Brothers Work To Recover The Rest Of Duffy's Cut Remains
CHESTER COUNTY, Pa. (CBS) -- The area known as Duffy's Cut is a mass grave, along the Main Line, where 57 Irish immigrant railroad workers are buried. They were killed in 1832 by a mob of local vigilantes during the height of the cholera epidemic.
"They were poor. They were Catholic, at a time when Catholics weren't welcomed," says Dr. Bill Watson, a history professor at Immaculata College, and Director of the Duffy's Cut site. "They were suspected of undercutting local laborers at a cheaper rate for the work for the railroad. All of this lead to resentment and distrust."
Watson says the workers were recent immigrants, hailing counties Donegal, Tyrone and Derry in Ireland, and he says they were considered expendable.
"They were all victims of violence, recent blows to head of each of them, signifying that they were struck over the head with sharp implements and one guy even had a bullet in his head," says Watson.
A few years ago, remains from seven of the bodies were unearthed and reburied in proper ceremonies. Now, Watson and his brother Frank are working to unearth the rest.
"If we can find these bodies, and we can prove that like the first seven, the rest of them were murdered, this very well could be the worst mass murder in Pennsylvania history," he said.
The grave lays about 60 feet from the Amtrak rail line, right in the heart of Chester County.
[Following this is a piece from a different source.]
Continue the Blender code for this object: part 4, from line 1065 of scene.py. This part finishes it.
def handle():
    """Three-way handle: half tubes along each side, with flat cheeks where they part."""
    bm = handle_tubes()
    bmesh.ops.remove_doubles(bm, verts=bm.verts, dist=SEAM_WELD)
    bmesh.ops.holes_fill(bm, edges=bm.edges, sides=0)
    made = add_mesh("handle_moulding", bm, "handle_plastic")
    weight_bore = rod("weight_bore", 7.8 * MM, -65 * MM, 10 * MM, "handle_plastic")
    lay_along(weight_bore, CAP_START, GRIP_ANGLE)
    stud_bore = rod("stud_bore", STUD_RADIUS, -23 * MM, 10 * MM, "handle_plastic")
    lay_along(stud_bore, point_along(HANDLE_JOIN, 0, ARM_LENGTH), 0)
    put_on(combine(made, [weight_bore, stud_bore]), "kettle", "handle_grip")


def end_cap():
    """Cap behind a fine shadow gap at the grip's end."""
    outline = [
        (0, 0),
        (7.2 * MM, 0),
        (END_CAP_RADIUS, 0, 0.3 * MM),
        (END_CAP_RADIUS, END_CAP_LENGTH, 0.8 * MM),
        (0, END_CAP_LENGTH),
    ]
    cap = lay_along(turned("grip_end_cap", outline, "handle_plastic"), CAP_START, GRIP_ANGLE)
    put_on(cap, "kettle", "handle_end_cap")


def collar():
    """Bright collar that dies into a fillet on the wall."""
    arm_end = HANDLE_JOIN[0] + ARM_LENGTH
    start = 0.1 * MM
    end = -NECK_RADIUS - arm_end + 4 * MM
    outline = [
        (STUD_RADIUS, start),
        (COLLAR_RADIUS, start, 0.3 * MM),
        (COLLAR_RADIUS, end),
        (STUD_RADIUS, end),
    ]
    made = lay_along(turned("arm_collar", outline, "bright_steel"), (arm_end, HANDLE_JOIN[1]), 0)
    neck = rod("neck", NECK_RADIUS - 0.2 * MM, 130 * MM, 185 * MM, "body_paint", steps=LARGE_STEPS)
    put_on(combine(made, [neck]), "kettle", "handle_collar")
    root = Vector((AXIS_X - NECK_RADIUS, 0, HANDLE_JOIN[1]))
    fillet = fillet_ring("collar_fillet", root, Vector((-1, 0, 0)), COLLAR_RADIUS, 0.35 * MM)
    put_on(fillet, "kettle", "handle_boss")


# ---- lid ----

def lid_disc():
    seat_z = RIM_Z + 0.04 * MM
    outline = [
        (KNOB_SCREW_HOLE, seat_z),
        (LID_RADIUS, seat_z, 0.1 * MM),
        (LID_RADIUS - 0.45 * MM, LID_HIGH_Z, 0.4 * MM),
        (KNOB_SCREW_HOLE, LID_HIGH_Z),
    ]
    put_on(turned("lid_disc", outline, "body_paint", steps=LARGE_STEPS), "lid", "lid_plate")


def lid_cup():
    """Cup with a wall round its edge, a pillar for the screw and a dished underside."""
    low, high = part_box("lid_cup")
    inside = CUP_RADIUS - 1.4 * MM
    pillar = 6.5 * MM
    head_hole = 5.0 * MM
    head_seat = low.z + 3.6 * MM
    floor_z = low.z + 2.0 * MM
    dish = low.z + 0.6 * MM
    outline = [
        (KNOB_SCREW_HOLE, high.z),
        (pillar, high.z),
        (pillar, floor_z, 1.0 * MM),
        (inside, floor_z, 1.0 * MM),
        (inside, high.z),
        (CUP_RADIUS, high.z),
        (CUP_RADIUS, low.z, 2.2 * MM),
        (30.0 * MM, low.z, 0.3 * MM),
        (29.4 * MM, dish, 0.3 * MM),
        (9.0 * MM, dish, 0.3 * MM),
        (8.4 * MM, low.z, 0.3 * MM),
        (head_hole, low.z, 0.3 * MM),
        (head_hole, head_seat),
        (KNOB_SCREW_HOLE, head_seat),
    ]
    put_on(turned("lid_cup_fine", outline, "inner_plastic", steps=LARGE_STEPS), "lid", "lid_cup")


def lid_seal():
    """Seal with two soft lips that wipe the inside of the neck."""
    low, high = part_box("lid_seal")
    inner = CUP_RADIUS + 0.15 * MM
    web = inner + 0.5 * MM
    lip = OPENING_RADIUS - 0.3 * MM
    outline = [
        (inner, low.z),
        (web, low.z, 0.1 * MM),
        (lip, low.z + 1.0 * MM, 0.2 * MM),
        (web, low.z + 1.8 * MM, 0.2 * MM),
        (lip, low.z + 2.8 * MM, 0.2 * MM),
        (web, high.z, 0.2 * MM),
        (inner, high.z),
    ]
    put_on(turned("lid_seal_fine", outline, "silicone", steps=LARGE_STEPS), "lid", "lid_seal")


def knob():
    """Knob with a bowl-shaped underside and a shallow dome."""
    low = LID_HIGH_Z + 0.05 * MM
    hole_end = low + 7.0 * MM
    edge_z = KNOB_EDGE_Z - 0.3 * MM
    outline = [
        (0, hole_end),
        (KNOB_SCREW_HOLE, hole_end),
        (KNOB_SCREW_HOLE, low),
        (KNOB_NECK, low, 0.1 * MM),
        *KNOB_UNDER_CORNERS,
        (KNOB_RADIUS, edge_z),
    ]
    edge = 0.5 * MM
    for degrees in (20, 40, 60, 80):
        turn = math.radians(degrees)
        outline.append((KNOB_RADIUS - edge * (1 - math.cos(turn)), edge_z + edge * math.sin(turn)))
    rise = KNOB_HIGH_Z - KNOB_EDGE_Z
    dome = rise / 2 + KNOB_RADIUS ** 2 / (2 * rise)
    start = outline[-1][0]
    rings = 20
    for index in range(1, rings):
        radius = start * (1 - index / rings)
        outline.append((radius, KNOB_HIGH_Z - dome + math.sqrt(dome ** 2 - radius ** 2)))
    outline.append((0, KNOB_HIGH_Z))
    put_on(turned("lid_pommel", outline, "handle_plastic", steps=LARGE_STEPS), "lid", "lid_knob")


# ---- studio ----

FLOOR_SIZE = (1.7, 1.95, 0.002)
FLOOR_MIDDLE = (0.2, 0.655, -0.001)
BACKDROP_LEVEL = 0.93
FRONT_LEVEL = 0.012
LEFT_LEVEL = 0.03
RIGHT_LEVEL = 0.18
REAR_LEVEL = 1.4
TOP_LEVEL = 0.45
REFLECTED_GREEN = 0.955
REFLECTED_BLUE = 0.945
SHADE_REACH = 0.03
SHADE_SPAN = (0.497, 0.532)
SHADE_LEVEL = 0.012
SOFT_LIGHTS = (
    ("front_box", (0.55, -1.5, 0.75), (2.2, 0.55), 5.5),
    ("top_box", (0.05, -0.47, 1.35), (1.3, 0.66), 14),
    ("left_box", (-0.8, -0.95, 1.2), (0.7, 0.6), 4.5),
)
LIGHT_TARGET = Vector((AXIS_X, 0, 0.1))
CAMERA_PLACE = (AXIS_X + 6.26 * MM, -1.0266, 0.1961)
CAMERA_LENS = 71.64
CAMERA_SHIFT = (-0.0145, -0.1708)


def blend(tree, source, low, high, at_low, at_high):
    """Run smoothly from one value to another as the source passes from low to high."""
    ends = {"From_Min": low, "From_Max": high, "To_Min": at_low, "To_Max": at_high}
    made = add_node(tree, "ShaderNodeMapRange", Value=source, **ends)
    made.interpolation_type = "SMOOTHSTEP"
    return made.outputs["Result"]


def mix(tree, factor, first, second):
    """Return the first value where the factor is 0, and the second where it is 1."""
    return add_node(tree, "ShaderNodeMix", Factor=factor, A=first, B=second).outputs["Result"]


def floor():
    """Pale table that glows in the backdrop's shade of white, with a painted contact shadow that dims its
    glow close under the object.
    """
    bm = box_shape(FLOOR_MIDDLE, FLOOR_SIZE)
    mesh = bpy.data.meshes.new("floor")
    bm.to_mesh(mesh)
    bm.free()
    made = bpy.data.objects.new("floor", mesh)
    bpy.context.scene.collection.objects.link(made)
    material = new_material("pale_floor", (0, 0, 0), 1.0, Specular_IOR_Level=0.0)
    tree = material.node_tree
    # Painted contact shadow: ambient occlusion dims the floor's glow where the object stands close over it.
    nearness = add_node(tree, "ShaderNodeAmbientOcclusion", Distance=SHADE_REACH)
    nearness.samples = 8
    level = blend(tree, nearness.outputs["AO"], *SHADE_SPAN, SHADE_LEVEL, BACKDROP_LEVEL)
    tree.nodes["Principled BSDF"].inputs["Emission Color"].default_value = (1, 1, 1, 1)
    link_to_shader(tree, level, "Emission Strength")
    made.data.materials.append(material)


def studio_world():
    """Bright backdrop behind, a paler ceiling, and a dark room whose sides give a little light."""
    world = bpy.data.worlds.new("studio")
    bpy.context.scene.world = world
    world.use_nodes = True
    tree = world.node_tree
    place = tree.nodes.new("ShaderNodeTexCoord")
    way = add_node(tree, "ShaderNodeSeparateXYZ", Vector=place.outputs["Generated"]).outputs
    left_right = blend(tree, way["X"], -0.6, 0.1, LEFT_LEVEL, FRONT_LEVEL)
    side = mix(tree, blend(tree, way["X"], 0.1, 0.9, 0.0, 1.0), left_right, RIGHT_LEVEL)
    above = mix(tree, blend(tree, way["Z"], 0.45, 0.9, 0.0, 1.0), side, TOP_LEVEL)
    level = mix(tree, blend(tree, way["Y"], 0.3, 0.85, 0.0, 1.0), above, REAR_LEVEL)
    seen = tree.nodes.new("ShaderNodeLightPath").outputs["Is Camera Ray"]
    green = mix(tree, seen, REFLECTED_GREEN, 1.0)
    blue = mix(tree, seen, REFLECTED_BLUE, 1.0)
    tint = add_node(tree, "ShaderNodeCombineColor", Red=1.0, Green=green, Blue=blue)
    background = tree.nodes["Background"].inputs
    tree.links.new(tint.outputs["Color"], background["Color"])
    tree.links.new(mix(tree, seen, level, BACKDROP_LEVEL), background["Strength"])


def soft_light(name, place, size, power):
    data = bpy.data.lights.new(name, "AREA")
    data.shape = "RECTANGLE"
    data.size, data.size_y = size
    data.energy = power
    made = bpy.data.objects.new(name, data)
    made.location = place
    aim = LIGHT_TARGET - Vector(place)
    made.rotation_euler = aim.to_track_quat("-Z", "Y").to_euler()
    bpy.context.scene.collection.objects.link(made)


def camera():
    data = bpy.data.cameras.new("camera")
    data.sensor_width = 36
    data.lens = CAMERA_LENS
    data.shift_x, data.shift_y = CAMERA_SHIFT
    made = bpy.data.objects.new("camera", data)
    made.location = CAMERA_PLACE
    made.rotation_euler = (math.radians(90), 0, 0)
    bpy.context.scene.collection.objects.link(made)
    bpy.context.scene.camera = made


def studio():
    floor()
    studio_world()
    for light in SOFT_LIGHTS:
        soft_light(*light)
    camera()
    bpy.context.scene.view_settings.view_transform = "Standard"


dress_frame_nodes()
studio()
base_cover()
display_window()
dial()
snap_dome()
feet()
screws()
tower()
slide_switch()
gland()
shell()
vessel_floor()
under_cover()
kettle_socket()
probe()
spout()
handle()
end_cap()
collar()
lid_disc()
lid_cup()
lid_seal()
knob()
The Watson brothers have gotten final approval from Amtrak and will begin their search for the bodies on Friday, starting with radar and a survey of the area.
Alongside an archeology team from the University of Pennsylvania, they will take core samples of the earth, before digging in. The effort will take time and money.
"It's a kind of crusade for us, an obsession," says Watson. "Something we have got to see through to conclusion."